▶ _SUPPLIED ENTRIES_
────────────────────────────────────────
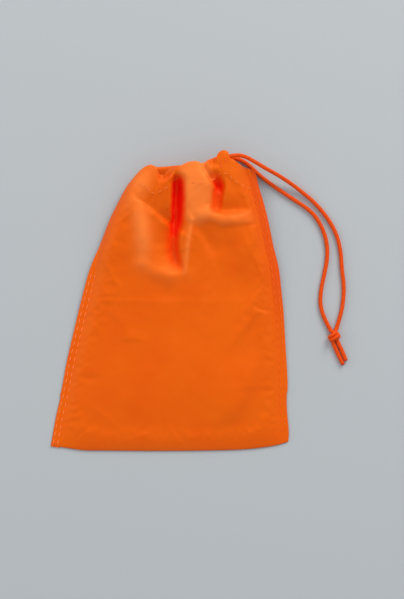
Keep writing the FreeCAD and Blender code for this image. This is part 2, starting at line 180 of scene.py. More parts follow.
FRONT_LIP = (
    (-21.0, 78.3), (-17.0, 81.4), (-13.4, 82.9), (-10.0, 82.1), (-7.6, 80.2), (-5.6, 77.2),
    (-2.8, 77.0), (0.8, 79.8), (4.0, 81.6), (6.8, 81.6), (9.6, 83.4), (13.4, 84.4), (17.8, 84.4),
    (20.4, 83.4), (22.6, 84.2), (25.0, 85.8), (27.8, 86.8), (29.2, 87.8), (29.9, 89.6),
    (31.3, 90.9), (33.4, 91.2), (35.3, 90.8), (36.6, 89.4), (37.3, 87.2), (40.0, 85.6),
    (42.8, 84.0), (46.0, 82.2), (49.2, 81.4), (52.9, 81.0),
)
BACK_LIP = (
    (-21.0, 78.3), (-17.0, 80.8), (-12.0, 82.4), (-7.0, 82.8), (-1.0, 83.2), (5.0, 83.6),
    (12.0, 83.6), (19.0, 83.6), (24.0, 84.4), (28.0, 86.0), (31.6, 88.6), (35.6, 87.6),
    (39.6, 84.4), (44.0, 82.4), (49.0, 81.2), (52.9, 81.0),
)

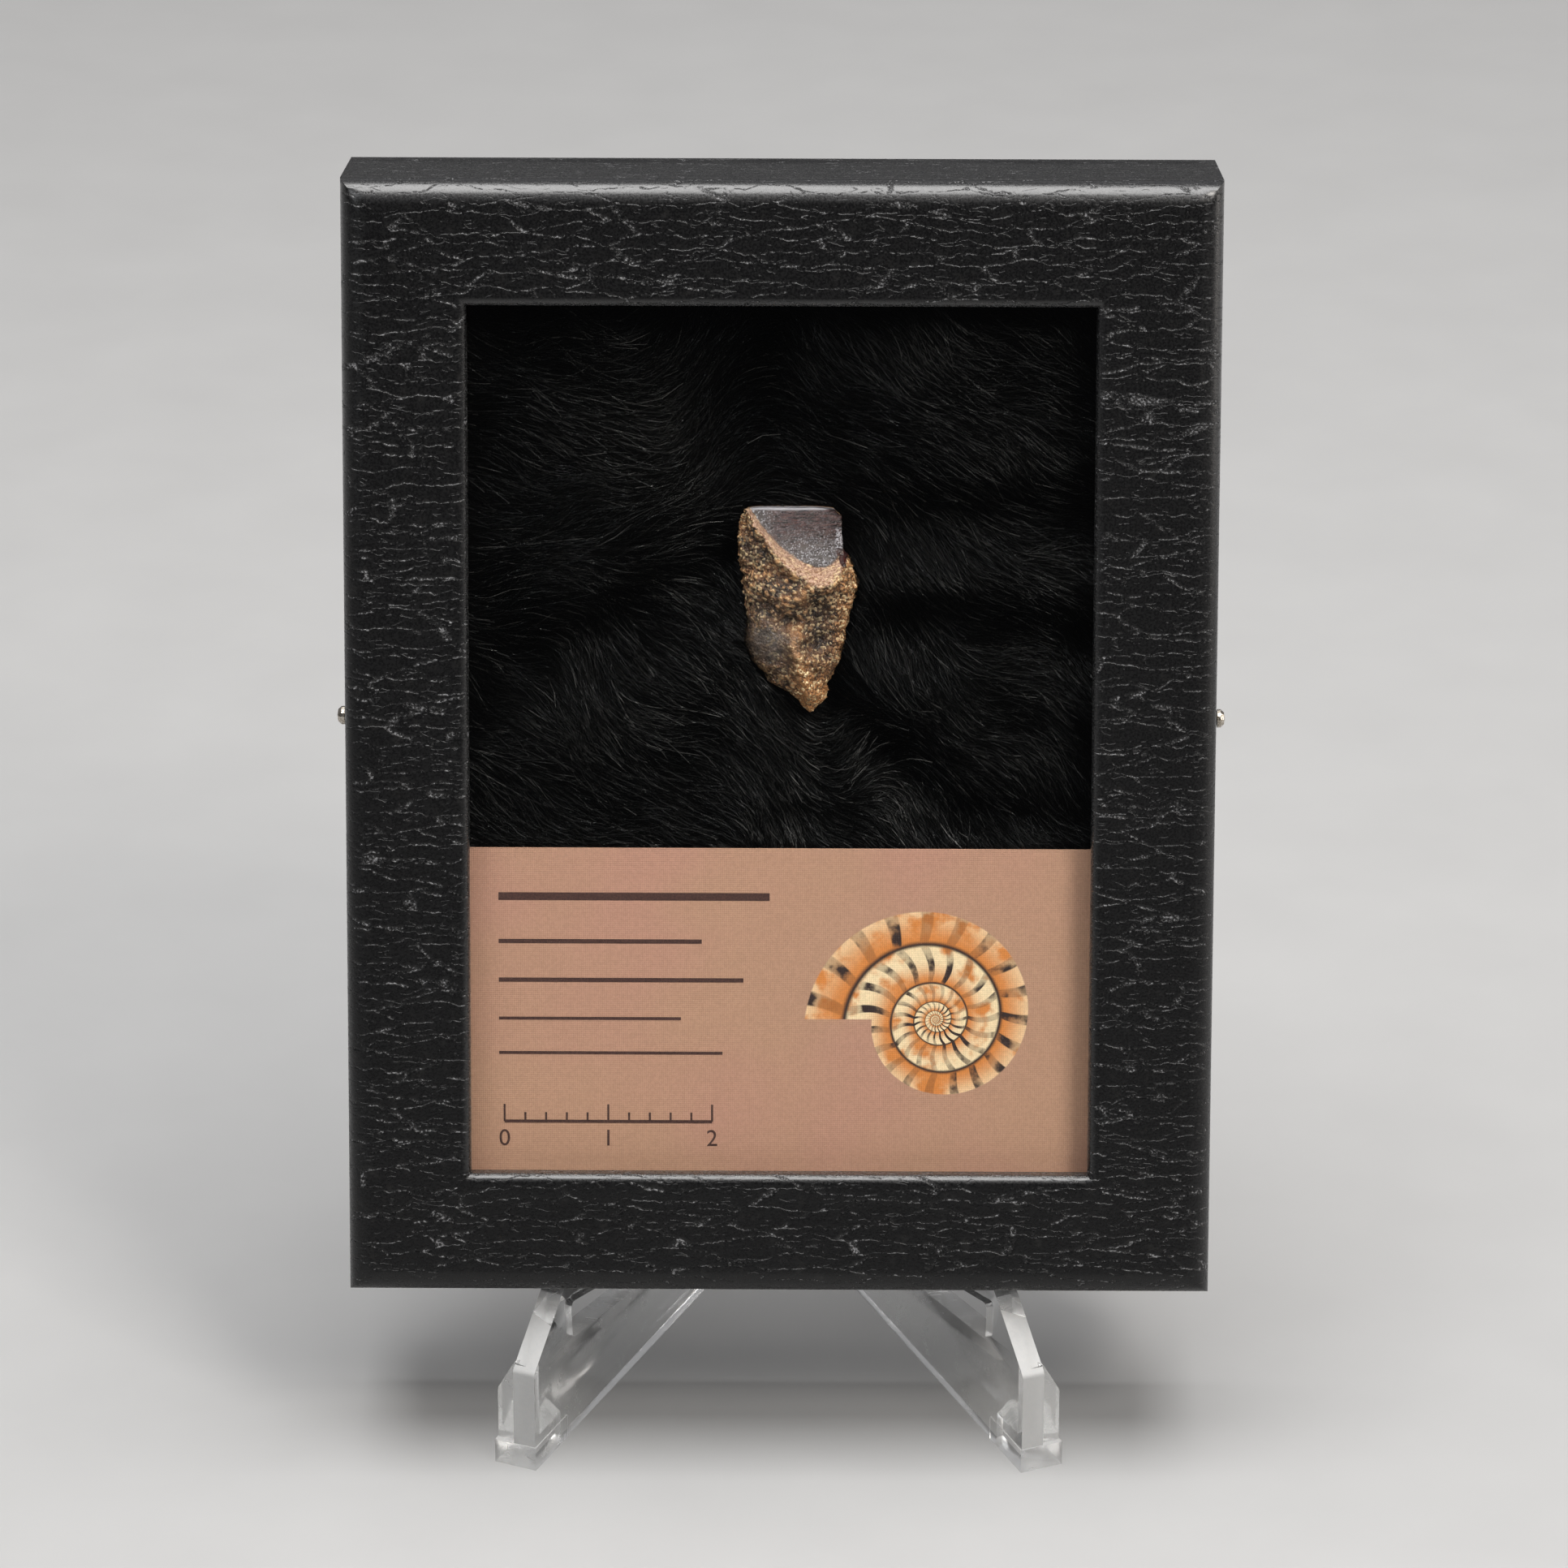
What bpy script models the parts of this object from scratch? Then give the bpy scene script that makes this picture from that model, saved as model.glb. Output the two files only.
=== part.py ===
"""Fossil triceratops tooth on black fur in a small glazed display case, on a clear easel.

Metres, +Z up, front towards -Y. The origin is on the floor at the middle of the whole object.
The case is drawn standing upright in its own frame (X across, Y back from its front face,
Z up from its lower front edge) and an empty leans it back on the easel.
"""
import math

import bmesh
import bpy
from mathutils import Matrix, Vector, noise

# Case
CASE_WIDTH = 0.0830
CASE_HEIGHT = 0.1078
CASE_DEPTH = 0.0190
CASE_LEAN = math.radians(14.0)
FRAME_BORDER = 0.0119
BOARD = 0.0020
LID_WALL = 0.0016
FRONT_ROUND = 0.0023
WINDOW_ROUND = 0.0009
ROUND_STEPS = 5
GAP = 0.0003
GLASS = 0.0010
TRAY_WALL = 0.0014
TRAY_BACK = 0.0016
TRAY_EDGE = 0.0002

# Label card behind the glass
CARD_WIDTH = 0.0750
CARD_TOP = 0.0433
CARD_BOTTOM = 0.0053
CARD_THICKNESS = 0.0004
CARD_CORNER = 0.0015

# Side pins
PIN_HEIGHT = 0.0550
PIN_DEPTH = 0.0095
PIN_SHANK = 0.0004
PIN_HEAD = 0.0009
PIN_HEAD_THICKNESS = 0.0009
PIN_STEPS = 16

# Tooth: place of its reference point in the case, and its form about that point
TOOTH_X = 0.0
TOOTH_Z = CASE_HEIGHT / 2
TOOTH_DEPTH = 0.0078
TOOTH_TOP = 0.0219
TOOTH_TIP = 0.0020
TOOTH_COLUMNS = 54
TOOTH_ROWS = 50
TIP_SQUARENESS = 2.4
CROWN_SQUARENESS = 2.9
TOOTH_KNOB = 0.00030
TOOTH_KNOB_SIZE = 0.0013

# Fur bed
BED_COLUMNS = 34
BED_ROWS = 44
BED_LEVEL = 0.0054
BED_FRONT = 0.0040
NEST_X = 0.0015
NEST_Z = 0.0112
NEST_RADIUS = 0.0098
NEST_DEPTH = 0.0030
NEST_CLEARANCE = 0.0006

# Easel
LEAF_SPREAD = math.radians(24.0)
LEAF_THICKNESS = 0.0023
LEAF_LENGTH = 0.0680
LEAF_FRONT_GAP = 0.0472
LEDGE_FRONT_HEIGHT = 0.0180
CASE_SETBACK = 0.0028
LEAF_TOP = 0.0540
FOOT_WIDTH = 0.0043
FOOT_HEIGHT = 0.0025
FOOT_LENGTH = 0.0070
FOOT_PROUD = 0.0001
FLANGE_SETBACK = 0.0005
FLANGE_THICKNESS = 0.0020
FLANGE_INSET = 0.0001
FLANGE_SHOULDER = 0.0080
FLANGE_TOP = 0.0114
LEAF_ROUND = 0.0007

REAR_REACH = LEAF_LENGTH * math.cos(LEAF_SPREAD) + LEAF_THICKNESS * math.sin(LEAF_SPREAD)
FOOT_REACH = FOOT_PROUD * (math.cos(LEAF_SPREAD) + math.sin(LEAF_SPREAD))
FLOOR_FRONT = (FOOT_REACH - REAR_REACH) / 2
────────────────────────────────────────
▶ _GIVEN INSTRUCTION_
Lines that hold "from" are the ones to copy; find all of them.

▶ _EXERCISE SOLUTION_
What bpy script models the parts of this object from scratch? Then give the bpy scene script that makes this picture from that model, saved as model.glb. Output the two files only.
The case is drawn standing upright in its own frame (X across, Y back from its front face,
Z up from its lower front edge) and an empty leans it back on the easel.
from mathutils import Matrix, Vector, noise